> [Task statement] Consider the listing below. Extract exactly the lines from the line containing "inlet_seal();" to the line containing "TONGUE_T, TONGUE_L, BOARD_PLAY", both included.
================================
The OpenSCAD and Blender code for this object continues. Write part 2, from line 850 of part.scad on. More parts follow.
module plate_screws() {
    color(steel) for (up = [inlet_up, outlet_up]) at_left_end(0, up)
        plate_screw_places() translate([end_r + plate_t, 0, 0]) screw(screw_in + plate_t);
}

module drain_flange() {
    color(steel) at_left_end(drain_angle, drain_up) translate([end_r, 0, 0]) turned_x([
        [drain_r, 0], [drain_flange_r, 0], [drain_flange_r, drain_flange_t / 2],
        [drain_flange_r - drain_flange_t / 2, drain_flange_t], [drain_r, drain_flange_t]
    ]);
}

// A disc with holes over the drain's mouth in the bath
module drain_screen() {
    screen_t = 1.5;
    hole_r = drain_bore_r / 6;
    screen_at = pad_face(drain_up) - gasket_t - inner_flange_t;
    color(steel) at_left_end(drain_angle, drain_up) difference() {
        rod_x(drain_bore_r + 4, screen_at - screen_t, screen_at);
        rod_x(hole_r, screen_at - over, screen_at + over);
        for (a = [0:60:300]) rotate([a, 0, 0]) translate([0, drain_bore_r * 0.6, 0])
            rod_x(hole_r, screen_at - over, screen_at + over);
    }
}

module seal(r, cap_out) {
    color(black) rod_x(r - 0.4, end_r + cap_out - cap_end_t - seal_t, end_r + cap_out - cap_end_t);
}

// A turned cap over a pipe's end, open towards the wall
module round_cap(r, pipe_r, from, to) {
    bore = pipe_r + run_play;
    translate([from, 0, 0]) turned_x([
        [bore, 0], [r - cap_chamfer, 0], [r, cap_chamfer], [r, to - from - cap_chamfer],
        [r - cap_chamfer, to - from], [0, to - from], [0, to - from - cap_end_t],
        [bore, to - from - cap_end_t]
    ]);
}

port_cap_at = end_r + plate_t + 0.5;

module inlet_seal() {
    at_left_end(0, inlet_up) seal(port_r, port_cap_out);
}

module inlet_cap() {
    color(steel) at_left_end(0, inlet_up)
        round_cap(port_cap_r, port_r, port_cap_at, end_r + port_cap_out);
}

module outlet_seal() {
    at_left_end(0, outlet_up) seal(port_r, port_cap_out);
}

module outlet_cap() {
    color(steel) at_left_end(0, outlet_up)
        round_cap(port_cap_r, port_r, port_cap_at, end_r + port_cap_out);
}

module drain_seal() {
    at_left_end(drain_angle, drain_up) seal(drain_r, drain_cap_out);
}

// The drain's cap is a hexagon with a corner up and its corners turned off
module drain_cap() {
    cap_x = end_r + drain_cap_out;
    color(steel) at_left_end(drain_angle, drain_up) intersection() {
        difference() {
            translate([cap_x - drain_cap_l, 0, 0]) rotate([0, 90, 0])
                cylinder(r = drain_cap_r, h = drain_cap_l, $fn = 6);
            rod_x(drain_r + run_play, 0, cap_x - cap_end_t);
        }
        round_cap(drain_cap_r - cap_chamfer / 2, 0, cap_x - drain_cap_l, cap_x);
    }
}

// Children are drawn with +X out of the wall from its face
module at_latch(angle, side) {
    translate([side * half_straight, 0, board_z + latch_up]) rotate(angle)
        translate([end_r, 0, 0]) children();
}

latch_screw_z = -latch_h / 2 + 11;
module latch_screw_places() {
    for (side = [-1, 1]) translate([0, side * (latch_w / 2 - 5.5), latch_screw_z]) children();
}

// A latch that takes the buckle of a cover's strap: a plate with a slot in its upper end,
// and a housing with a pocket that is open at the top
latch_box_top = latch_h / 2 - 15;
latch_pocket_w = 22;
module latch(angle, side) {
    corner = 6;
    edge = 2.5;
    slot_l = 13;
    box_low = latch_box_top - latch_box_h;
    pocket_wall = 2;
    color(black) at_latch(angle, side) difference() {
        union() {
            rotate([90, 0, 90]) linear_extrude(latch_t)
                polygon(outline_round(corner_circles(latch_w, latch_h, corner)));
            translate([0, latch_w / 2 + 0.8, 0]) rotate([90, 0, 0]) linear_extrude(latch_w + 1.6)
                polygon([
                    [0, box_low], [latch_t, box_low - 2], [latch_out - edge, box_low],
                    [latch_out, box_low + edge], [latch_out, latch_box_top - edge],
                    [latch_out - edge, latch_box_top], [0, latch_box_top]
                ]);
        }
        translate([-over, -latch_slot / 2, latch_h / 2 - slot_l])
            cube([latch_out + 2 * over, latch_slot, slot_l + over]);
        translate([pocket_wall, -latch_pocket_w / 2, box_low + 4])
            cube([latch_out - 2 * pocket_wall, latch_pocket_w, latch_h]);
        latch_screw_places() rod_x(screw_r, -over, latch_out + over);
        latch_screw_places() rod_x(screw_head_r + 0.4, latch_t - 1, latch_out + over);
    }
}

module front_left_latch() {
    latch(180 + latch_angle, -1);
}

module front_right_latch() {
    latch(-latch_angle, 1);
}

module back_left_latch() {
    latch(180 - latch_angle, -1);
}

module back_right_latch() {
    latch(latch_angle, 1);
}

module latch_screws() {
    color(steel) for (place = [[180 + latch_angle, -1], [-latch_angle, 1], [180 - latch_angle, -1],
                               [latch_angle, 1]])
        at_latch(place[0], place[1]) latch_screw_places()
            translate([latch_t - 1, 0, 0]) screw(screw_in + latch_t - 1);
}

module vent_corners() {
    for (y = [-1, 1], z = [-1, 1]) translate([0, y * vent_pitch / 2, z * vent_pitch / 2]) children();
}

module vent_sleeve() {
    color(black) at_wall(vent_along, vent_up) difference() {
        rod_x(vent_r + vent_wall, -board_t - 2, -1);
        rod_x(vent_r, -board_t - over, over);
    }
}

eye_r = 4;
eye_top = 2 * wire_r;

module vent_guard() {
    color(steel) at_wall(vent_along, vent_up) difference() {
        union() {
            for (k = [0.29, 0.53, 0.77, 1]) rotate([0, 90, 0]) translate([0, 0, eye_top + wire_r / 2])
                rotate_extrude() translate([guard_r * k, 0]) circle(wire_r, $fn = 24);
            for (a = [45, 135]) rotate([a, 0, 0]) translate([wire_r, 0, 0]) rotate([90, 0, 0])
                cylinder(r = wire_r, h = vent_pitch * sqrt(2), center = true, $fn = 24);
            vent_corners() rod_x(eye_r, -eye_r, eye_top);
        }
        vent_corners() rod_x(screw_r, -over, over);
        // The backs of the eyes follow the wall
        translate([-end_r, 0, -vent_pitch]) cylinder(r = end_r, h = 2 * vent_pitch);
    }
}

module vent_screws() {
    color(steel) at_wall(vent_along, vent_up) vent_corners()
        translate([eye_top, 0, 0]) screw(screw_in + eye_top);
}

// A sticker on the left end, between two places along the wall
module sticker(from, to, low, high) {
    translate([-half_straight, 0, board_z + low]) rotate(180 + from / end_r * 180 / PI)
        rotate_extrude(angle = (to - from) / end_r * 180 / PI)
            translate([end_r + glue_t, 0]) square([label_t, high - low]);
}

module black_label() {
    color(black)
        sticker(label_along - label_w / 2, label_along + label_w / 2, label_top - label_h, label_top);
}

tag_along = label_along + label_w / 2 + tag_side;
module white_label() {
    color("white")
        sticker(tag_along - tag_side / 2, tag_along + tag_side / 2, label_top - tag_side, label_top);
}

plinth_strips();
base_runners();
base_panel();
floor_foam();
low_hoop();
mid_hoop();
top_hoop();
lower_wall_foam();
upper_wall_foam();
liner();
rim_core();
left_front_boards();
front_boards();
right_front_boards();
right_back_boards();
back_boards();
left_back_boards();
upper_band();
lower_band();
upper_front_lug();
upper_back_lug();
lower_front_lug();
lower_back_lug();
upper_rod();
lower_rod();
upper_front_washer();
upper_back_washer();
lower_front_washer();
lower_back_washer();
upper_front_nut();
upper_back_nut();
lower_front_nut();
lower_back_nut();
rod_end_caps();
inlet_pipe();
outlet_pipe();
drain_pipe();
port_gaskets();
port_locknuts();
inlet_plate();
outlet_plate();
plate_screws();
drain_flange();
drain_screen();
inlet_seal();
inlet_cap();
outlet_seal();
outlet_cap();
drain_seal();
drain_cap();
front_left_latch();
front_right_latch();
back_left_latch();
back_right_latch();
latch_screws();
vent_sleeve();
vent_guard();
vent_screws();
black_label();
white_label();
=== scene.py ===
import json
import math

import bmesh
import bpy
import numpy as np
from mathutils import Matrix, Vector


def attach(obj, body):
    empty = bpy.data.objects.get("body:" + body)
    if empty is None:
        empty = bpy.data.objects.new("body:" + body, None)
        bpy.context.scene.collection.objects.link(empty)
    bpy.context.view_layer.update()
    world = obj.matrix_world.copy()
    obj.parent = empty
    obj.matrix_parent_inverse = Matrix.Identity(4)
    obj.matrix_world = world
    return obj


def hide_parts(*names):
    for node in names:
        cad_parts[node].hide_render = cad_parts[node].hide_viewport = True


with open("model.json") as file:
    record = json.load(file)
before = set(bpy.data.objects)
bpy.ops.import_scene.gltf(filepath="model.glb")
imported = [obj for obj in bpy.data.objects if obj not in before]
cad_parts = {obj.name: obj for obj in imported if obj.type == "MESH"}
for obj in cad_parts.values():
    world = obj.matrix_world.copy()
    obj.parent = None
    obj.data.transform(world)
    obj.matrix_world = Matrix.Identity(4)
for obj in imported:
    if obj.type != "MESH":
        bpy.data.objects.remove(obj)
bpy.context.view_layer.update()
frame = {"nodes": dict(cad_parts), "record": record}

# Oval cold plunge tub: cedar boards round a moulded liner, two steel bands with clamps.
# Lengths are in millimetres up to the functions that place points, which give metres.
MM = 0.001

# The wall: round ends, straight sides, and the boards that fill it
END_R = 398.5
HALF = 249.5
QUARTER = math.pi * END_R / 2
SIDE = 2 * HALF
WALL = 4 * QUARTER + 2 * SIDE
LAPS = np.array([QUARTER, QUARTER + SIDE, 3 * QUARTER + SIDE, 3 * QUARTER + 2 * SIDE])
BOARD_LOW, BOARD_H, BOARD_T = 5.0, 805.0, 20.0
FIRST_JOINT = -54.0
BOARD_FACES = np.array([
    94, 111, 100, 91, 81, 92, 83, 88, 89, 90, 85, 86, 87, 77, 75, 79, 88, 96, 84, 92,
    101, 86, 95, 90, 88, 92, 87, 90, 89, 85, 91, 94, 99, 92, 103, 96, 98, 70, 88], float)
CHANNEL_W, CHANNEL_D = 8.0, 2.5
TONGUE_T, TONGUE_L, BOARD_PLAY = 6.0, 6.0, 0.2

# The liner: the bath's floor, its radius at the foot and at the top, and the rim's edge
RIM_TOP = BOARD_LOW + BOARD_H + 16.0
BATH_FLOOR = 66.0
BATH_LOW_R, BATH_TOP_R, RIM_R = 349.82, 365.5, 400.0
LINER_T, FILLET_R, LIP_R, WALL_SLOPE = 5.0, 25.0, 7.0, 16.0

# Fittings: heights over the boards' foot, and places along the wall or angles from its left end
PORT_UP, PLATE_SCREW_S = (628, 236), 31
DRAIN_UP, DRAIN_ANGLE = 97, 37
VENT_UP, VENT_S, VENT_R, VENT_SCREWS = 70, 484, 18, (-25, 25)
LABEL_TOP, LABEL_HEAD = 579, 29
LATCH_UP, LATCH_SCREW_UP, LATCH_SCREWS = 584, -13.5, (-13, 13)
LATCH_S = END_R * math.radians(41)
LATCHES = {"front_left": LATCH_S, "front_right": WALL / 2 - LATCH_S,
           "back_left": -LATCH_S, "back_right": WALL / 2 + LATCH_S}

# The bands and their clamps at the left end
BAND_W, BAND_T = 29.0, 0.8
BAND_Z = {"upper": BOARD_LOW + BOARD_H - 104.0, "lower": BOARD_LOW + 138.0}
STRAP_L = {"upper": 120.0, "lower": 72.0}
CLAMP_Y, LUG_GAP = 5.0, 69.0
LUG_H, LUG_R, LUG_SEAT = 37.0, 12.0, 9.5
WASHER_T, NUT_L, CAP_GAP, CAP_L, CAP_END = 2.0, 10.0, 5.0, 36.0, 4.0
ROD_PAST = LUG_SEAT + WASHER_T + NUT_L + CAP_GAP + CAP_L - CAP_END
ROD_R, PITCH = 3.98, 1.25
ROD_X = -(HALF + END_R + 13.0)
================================
> [Solution]
inlet_seal();
inlet_cap();
outlet_seal();
outlet_cap();
drain_seal();
drain_cap();
front_left_latch();
front_right_latch();
back_left_latch();
back_right_latch();
latch_screws();
vent_sleeve();
vent_guard();
vent_screws();
black_label();
white_label();
=== scene.py ===
import json
import math

import bmesh
import bpy
import numpy as np
from mathutils import Matrix, Vector


def attach(obj, body):
    empty = bpy.data.objects.get("body:" + body)
    if empty is None:
        empty = bpy.data.objects.new("body:" + body, None)
        bpy.context.scene.collection.objects.link(empty)
    bpy.context.view_layer.update()
    world = obj.matrix_world.copy()
    obj.parent = empty
    obj.matrix_parent_inverse = Matrix.Identity(4)
    obj.matrix_world = world
    return obj


def hide_parts(*names):
    for node in names:
        cad_parts[node].hide_render = cad_parts[node].hide_viewport = True


with open("model.json") as file:
    record = json.load(file)
before = set(bpy.data.objects)
bpy.ops.import_scene.gltf(filepath="model.glb")
imported = [obj for obj in bpy.data.objects if obj not in before]
cad_parts = {obj.name: obj for obj in imported if obj.type == "MESH"}
for obj in cad_parts.values():
    world = obj.matrix_world.copy()
    obj.parent = None
    obj.data.transform(world)
    obj.matrix_world = Matrix.Identity(4)
for obj in imported:
    if obj.type != "MESH":
        bpy.data.objects.remove(obj)
bpy.context.view_layer.update()
frame = {"nodes": dict(cad_parts), "record": record}

# Oval cold plunge tub: cedar boards round a moulded liner, two steel bands with clamps.
# Lengths are in millimetres up to the functions that place points, which give metres.
MM = 0.001

# The wall: round ends, straight sides, and the boards that fill it
END_R = 398.5
HALF = 249.5
QUARTER = math.pi * END_R / 2
SIDE = 2 * HALF
WALL = 4 * QUARTER + 2 * SIDE
LAPS = np.array([QUARTER, QUARTER + SIDE, 3 * QUARTER + SIDE, 3 * QUARTER + 2 * SIDE])
BOARD_LOW, BOARD_H, BOARD_T = 5.0, 805.0, 20.0
FIRST_JOINT = -54.0
BOARD_FACES = np.array([
    94, 111, 100, 91, 81, 92, 83, 88, 89, 90, 85, 86, 87, 77, 75, 79, 88, 96, 84, 92,
    101, 86, 95, 90, 88, 92, 87, 90, 89, 85, 91, 94, 99, 92, 103, 96, 98, 70, 88], float)
CHANNEL_W, CHANNEL_D = 8.0, 2.5
TONGUE_T, TONGUE_L, BOARD_PLAY = 6.0, 6.0, 0.2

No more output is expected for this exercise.